BEGIN DATA BLOCK

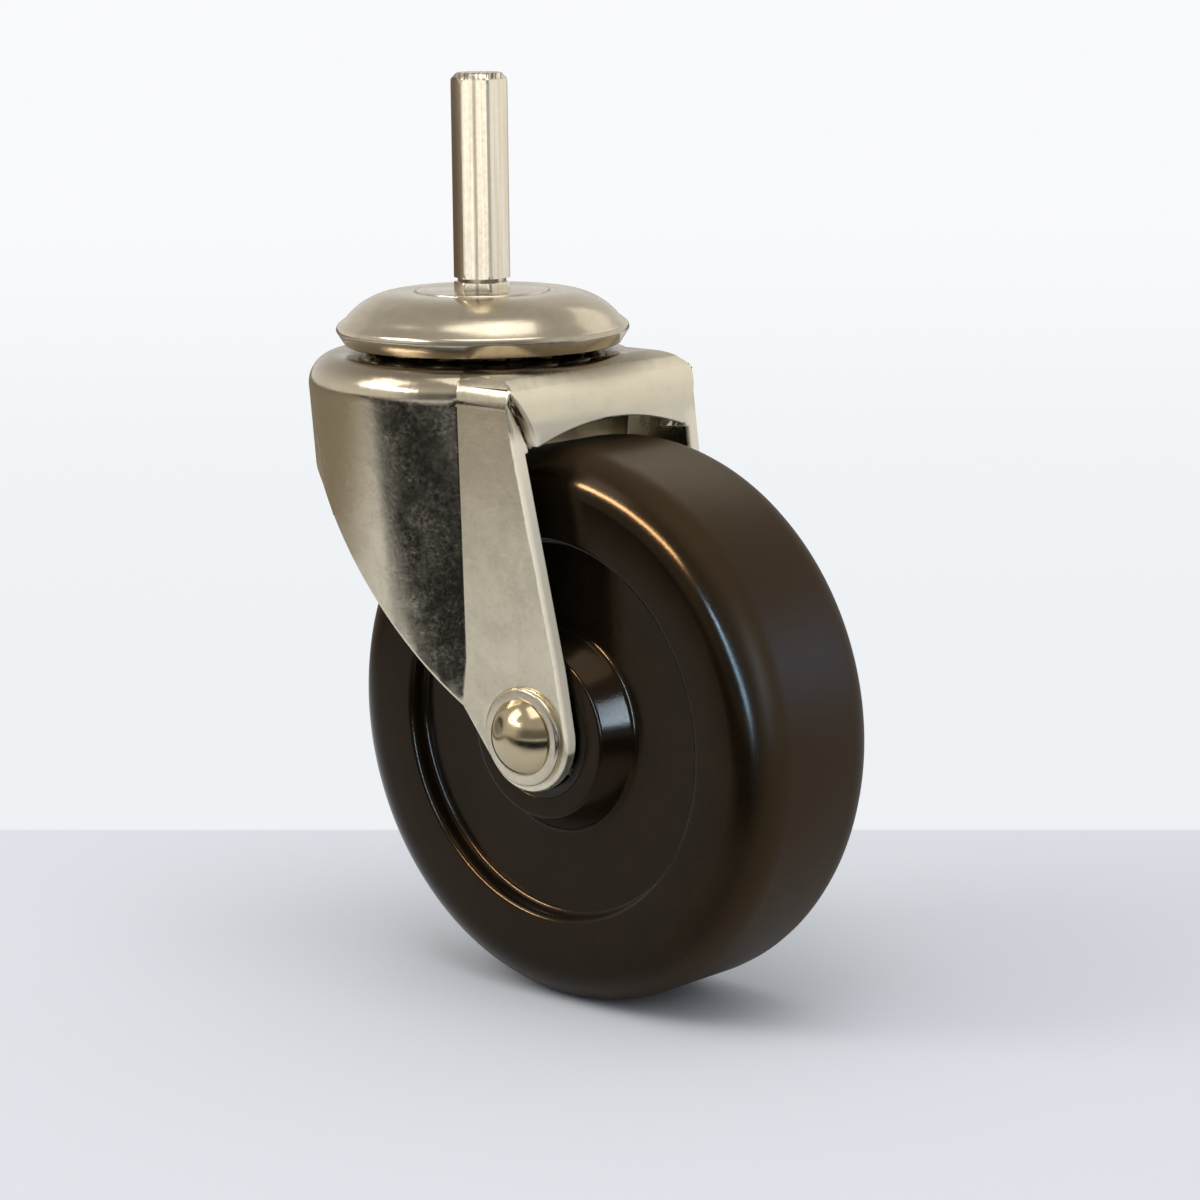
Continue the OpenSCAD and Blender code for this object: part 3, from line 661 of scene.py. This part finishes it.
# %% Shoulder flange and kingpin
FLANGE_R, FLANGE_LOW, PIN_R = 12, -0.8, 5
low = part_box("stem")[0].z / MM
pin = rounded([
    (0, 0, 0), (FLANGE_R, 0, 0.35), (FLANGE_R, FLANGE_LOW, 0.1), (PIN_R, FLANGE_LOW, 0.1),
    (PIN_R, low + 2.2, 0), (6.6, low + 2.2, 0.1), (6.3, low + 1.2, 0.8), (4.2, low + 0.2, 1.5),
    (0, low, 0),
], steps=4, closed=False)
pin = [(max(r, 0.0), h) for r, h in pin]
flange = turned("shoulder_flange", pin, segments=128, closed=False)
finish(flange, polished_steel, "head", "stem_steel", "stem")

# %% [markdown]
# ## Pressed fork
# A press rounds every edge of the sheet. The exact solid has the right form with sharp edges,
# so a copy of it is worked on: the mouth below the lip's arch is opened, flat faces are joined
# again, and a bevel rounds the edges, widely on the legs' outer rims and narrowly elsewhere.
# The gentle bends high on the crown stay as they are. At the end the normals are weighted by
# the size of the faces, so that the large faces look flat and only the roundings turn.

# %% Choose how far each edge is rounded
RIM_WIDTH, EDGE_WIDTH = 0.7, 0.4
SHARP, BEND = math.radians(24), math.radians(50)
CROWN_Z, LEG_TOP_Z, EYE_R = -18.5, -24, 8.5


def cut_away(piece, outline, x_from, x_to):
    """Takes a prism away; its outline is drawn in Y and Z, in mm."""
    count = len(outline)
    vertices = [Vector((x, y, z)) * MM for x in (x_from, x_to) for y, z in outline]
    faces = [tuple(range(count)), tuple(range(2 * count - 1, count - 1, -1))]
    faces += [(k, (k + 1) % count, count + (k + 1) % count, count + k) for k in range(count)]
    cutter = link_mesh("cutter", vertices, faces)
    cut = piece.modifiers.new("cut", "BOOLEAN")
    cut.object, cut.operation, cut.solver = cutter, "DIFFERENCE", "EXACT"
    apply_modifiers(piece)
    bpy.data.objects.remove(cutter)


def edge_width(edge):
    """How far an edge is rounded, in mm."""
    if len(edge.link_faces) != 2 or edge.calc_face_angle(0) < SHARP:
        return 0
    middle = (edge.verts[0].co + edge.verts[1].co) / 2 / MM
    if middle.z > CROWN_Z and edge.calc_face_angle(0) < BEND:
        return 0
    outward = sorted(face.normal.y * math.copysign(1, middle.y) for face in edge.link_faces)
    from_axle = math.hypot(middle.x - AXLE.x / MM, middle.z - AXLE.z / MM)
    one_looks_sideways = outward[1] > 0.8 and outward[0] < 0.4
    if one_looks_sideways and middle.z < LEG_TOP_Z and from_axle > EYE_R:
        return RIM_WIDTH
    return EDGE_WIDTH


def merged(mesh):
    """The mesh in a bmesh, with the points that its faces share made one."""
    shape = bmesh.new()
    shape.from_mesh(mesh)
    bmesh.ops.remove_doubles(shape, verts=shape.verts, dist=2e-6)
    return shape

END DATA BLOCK

GOAL OF THE EXERCISE | Beginning at the first line above, repeat exactly until the line containing "FLANGE_R, FLANGE_LOW, PIN_R = 12, -0.8, 5", which is included.

RESPONSE FOR THIS EXERCISE |
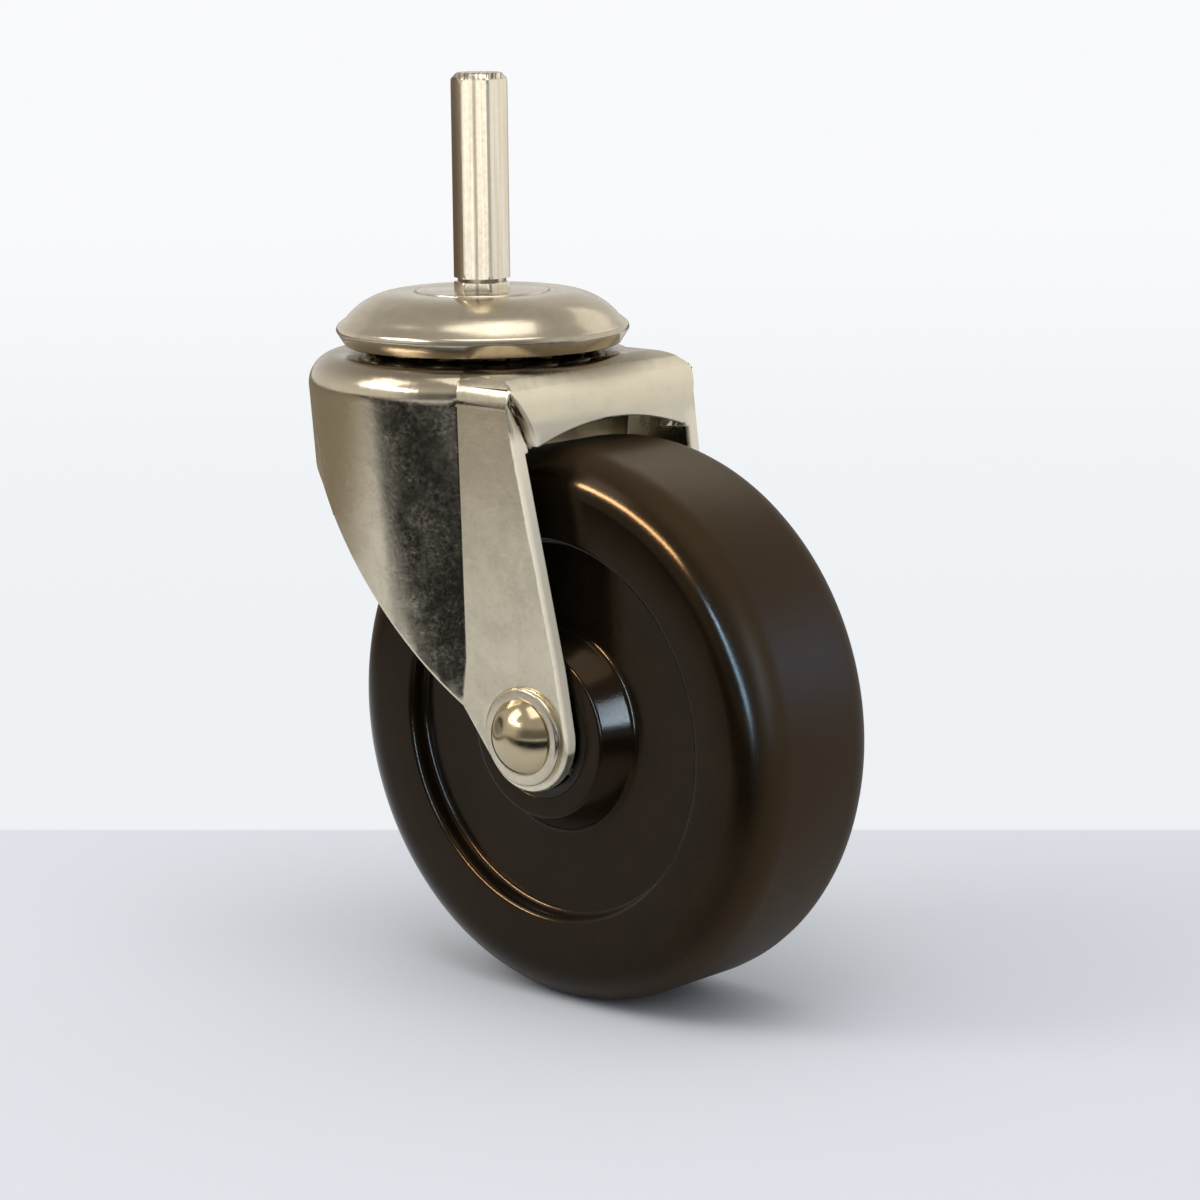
Continue the OpenSCAD and Blender code for this object: part 3, from line 661 of scene.py. This part finishes it.
# %% Shoulder flange and kingpin
FLANGE_R, FLANGE_LOW, PIN_R = 12, -0.8, 5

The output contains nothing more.